Le phonème /R/ du français standard est caractérisé par une grande variabilité, comme souvent pour les rhotiques dans les langues du monde, classe à laquelle le /R/ français appartient. Selon la littérature, la variabilité du /R/ est principalement expliquée par les propriétés des sons environnants ainsi que par sa position dans le mot, ce qui laisse comme "variantes libres" un certain nombre de réalisations inexpliquées. Phonétiquement, il serait réalisé le plus fréquemment comme une fricative, une vibrante, une approximante, sourde, sonore ou en partie dévoisée. Cette incapacité à comprendre les variations de ce phonème impliquent nombre de conséquences : les apprenants du français ont des difficultés particulières avec l'acquisition de ce son, les systèmes de reconnaissance automatique de la parole - s'ils parviennent à modéliser ce son en fonction de son entourage phonémique - utilisent pour les mots impliquant /R/ des variantes très simplifiées dans leurs dictionnaires de prononciations. Quant aux théories phonologiques, elles le traitent souvent à part notamment à cause sa propension à osciller entre obstruente et sonante.
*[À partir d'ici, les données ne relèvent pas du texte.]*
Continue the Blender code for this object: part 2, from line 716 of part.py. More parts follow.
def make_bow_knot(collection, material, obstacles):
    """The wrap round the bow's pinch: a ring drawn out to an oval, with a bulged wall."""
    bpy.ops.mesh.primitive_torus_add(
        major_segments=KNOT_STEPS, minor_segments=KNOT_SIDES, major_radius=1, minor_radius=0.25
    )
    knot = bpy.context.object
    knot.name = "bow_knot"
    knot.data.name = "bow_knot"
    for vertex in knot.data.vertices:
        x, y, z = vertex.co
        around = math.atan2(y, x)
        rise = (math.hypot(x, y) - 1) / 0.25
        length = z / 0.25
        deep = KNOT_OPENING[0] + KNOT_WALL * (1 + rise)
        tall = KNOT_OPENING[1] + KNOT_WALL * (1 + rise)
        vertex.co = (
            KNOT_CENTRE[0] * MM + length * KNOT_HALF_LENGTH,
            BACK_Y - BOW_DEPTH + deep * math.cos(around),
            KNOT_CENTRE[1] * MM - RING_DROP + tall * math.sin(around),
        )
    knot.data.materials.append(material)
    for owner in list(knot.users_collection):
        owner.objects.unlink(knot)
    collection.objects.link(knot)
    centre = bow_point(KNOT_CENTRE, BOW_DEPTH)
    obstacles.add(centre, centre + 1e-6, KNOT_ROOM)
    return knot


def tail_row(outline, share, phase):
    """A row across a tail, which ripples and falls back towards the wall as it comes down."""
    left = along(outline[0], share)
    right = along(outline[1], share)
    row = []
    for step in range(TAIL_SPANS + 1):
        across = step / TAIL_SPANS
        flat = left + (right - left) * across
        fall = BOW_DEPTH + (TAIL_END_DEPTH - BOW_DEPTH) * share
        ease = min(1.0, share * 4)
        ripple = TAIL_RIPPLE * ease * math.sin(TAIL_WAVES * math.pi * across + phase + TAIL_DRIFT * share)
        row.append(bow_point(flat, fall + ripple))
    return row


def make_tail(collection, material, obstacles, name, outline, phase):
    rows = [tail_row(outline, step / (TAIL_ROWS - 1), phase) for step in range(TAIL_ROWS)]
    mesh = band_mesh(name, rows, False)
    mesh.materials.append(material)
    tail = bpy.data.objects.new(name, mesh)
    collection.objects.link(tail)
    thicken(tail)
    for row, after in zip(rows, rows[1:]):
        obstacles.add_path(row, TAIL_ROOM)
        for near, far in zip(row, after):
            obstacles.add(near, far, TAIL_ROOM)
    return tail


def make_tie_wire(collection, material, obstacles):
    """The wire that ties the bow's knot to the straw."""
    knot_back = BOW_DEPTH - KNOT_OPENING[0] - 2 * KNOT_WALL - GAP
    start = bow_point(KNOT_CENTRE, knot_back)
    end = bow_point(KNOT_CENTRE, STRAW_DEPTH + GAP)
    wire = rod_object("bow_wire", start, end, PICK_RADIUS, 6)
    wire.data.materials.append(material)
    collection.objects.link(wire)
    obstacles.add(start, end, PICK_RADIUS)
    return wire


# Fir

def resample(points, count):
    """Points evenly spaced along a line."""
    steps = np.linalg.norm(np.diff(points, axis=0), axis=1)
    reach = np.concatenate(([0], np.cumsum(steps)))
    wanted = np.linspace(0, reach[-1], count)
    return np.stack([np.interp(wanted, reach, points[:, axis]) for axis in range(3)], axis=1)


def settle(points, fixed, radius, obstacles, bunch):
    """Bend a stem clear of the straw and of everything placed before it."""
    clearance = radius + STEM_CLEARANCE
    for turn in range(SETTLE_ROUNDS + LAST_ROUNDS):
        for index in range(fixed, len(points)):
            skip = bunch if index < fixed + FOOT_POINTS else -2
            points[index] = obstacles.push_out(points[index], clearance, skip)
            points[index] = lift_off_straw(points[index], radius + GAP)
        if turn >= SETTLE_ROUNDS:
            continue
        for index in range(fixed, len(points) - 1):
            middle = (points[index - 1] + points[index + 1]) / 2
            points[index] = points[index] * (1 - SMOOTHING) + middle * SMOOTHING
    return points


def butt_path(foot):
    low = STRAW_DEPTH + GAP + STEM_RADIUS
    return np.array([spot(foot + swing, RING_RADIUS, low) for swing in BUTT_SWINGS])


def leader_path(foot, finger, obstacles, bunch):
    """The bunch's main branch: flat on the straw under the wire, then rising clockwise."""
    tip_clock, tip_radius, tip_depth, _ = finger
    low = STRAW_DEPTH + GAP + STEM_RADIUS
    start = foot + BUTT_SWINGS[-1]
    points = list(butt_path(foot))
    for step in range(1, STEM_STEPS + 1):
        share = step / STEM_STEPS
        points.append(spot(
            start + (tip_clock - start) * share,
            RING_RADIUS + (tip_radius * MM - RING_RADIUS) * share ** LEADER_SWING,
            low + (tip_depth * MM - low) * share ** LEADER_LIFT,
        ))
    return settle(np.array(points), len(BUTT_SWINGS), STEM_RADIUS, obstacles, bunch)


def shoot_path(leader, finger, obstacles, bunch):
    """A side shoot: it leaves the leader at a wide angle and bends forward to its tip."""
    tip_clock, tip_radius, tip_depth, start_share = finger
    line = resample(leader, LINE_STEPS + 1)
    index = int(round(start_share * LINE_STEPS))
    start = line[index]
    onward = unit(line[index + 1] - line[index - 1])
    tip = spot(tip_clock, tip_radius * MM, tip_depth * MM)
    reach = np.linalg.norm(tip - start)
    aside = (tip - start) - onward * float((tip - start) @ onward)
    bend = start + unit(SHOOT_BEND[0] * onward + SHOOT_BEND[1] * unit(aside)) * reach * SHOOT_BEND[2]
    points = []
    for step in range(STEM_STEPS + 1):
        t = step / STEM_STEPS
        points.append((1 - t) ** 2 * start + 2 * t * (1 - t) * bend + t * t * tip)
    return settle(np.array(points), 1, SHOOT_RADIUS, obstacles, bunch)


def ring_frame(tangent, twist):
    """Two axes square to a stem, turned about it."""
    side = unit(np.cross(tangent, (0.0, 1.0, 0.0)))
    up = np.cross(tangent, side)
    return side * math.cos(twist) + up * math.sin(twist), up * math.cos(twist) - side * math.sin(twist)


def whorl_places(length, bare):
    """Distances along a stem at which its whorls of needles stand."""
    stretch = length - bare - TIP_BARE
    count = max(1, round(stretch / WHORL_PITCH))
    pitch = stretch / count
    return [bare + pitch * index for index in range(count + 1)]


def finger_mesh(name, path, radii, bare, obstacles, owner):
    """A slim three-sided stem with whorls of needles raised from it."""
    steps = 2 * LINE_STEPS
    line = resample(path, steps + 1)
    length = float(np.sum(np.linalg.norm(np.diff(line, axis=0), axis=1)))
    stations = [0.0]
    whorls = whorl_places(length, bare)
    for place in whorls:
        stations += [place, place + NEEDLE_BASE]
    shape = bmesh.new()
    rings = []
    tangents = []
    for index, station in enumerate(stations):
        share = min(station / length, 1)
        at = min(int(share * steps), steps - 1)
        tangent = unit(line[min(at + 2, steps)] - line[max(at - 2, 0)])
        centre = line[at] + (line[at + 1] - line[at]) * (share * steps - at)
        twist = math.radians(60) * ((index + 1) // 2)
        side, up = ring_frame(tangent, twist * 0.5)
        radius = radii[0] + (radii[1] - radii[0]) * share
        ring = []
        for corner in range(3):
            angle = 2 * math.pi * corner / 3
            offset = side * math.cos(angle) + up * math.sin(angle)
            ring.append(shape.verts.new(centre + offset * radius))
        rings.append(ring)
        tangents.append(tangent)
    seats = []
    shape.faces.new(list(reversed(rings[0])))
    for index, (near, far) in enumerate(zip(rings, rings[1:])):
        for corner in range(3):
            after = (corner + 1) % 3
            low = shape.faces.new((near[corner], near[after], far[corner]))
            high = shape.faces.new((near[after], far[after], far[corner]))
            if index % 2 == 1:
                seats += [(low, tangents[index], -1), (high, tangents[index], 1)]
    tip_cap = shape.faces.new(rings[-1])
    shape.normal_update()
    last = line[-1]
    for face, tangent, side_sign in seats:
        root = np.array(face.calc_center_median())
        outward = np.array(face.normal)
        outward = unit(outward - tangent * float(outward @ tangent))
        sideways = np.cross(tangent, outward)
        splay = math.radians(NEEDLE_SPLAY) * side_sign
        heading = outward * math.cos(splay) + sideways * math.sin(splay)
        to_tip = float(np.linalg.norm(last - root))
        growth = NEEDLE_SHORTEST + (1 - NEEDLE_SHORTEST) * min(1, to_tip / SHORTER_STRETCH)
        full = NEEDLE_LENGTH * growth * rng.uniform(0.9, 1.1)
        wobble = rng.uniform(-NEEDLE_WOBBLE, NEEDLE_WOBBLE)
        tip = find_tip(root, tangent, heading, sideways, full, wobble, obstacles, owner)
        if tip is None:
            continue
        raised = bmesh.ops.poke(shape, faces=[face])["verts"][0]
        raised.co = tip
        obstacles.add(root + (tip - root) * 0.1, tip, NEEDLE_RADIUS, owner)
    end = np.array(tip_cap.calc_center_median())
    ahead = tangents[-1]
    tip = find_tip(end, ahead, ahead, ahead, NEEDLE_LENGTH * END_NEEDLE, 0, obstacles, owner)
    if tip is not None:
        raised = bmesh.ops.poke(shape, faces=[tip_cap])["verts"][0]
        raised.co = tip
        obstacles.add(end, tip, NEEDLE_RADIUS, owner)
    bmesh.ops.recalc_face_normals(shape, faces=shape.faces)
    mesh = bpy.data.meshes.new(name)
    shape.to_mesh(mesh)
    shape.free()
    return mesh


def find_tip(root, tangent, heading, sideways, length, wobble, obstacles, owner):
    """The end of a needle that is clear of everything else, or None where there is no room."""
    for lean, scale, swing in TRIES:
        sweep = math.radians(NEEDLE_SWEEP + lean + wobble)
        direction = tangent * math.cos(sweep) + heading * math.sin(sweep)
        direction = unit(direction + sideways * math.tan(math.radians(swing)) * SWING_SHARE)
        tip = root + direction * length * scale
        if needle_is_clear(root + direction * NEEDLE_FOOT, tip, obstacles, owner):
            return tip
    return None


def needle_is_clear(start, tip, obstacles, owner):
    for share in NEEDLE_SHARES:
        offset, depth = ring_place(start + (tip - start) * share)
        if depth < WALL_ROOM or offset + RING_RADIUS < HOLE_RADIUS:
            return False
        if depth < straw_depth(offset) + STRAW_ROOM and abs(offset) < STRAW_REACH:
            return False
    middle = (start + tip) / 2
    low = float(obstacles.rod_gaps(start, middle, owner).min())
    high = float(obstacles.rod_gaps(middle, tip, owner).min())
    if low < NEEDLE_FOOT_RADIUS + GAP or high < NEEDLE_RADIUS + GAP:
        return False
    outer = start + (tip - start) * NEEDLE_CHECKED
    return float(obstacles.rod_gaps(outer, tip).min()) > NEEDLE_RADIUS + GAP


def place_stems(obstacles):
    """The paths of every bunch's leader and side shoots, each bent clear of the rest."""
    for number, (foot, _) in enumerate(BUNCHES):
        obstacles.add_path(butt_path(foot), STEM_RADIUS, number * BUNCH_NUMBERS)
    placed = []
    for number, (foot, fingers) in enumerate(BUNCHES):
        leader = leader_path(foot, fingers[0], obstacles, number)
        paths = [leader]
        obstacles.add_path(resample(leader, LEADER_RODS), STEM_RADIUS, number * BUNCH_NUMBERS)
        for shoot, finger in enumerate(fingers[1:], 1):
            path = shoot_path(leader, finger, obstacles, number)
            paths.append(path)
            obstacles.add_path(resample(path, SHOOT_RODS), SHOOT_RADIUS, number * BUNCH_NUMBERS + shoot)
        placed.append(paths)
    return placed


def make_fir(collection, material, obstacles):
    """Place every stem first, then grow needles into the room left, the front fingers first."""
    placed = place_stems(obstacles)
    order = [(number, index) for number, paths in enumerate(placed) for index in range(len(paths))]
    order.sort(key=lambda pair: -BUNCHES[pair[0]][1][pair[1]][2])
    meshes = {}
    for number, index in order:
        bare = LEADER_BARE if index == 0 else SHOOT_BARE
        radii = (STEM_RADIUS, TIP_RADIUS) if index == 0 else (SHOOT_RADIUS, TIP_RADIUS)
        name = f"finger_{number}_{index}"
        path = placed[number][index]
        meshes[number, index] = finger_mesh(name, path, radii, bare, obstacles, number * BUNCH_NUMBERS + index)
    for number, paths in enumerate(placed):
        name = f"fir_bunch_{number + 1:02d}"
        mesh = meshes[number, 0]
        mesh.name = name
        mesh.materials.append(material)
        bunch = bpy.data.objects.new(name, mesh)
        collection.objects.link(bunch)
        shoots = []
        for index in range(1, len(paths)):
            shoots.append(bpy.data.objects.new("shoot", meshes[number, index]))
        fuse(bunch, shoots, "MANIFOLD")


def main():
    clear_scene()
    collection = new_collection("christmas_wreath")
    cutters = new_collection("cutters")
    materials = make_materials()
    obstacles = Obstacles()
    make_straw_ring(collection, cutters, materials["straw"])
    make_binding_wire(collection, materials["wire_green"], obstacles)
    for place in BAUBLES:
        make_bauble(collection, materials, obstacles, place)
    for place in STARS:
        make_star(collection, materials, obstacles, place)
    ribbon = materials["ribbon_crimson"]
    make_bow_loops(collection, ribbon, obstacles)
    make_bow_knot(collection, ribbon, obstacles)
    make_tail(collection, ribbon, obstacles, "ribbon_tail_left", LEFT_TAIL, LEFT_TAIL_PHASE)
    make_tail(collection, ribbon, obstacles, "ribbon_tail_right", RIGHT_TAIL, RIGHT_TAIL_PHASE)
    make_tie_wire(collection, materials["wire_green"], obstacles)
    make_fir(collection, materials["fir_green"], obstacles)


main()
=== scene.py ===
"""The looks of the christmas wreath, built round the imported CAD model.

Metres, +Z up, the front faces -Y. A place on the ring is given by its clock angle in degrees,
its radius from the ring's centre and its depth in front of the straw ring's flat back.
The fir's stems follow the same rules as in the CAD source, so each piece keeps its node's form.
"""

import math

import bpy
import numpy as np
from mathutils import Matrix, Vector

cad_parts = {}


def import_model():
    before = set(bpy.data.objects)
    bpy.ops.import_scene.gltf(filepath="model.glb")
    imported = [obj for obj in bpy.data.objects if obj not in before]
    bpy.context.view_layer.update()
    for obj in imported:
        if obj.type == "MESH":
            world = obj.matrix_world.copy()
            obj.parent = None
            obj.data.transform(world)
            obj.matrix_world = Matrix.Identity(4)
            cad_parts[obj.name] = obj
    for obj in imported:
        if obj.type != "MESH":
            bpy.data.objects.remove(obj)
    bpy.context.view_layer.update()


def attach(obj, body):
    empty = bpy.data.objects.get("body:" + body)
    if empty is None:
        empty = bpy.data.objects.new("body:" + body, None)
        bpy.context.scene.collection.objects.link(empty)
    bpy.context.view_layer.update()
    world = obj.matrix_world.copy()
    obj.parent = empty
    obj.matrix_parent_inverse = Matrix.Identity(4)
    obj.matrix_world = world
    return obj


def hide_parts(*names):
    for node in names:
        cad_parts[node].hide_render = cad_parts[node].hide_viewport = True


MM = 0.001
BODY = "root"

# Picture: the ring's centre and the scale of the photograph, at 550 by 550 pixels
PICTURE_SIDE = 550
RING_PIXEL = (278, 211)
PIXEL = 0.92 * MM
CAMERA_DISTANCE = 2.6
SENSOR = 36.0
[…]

Dans le projet REPER, nous émettons l'hypothèse que cette variabilité est structurée et qu'elle s'exprime dans un premier temps selon un continuum allant de l'approximante voisée à la fricative sourde. Les occurrences s'éloignant de ce continuum peuvent s'expliquer par des facteurs prosodiques et sémantiques essentiellement. Cette grande variabilité comparée aux autres phonèmes du français et certaines réalisations déjà fortement réduites sont les prédicteurs d'une évolution en cours de ce phonème en français. Dans tous les cas, il semble qu'une cible acoustique soit privilégiée à une cible articulatoire, et qui serait un des invariants de toutes les réalisations du /R/. Cette cible acoustique se manifeste par les trajectoires formantiques des voyelles environnantes : une montée du 1er formant et du 3ème formant.

3 types d'expérimentations permettront de tester nos hypothèses :

- une investigation acoustique sur des grands corpus de près de cent heures de parole continue (en comparant deux styles : parole journalistique et parole spontanée,  le français journalistique sera également comparé à un corpus d'allemand journalistique qui permet de comparer le /R/ français au /R/ allemand, ceux-ci ayant de nombreuses similitudes). Tous ces corpus sont déjà disponibles et étiquetés pour l'analyse par le coordinateur. Les grands corpus de parole - et eux seuls - permettront de quantifier les différentes réalisations du /R/, l'amplitude de sa variation ainsi que les stratégies majoritairement choisies par les locuteurs. Ils permettront également de mettre en évidence les différents facteurs impliqués dans la variabilité du /R/ en français.

- une analyse physiologique permettra de quantifier les gestes articulatoires de friction et de voisement et leur synchronisation afin de tester l'hypothèse d'un continuum. Ces stratégies articulatoires seront mises en parallèle avec la stabilité acoustique. Pour ce faire, nous aurons recours à une analyse multi-senseurs avec (1) l'External-Photo-Glotto-Graphe, un outil non invasif récemment breveté au Laboratoire de Phonétique et Phonologie (laboratoire partenaire) qui permet d'analyser l'ouverture glottique sans gêner la production de parole (2) un capteur Piezzo-électrique afin de capter la vibration du velum de façon non invasive et (3) une sonde ultra-son placée sous le menton afin d'analyser les mouvements de la langue.

- Une étude perceptive tentera de comprendre comment est organisée la représentation du /R/ français dans le cerveau. Dans un 1er temps, nous testerons chez des auditeurs français l'identification du /R/ malgré ses variantes de réalisation. Dans un 2ème temps, nous essaierons de mettre en évidence la capacité de l'auditeur à percevoir la différence entre plusieurs réalisations au moyen de tests de perception ainsi que par une expérience  d'électro-encéphalo-graphie.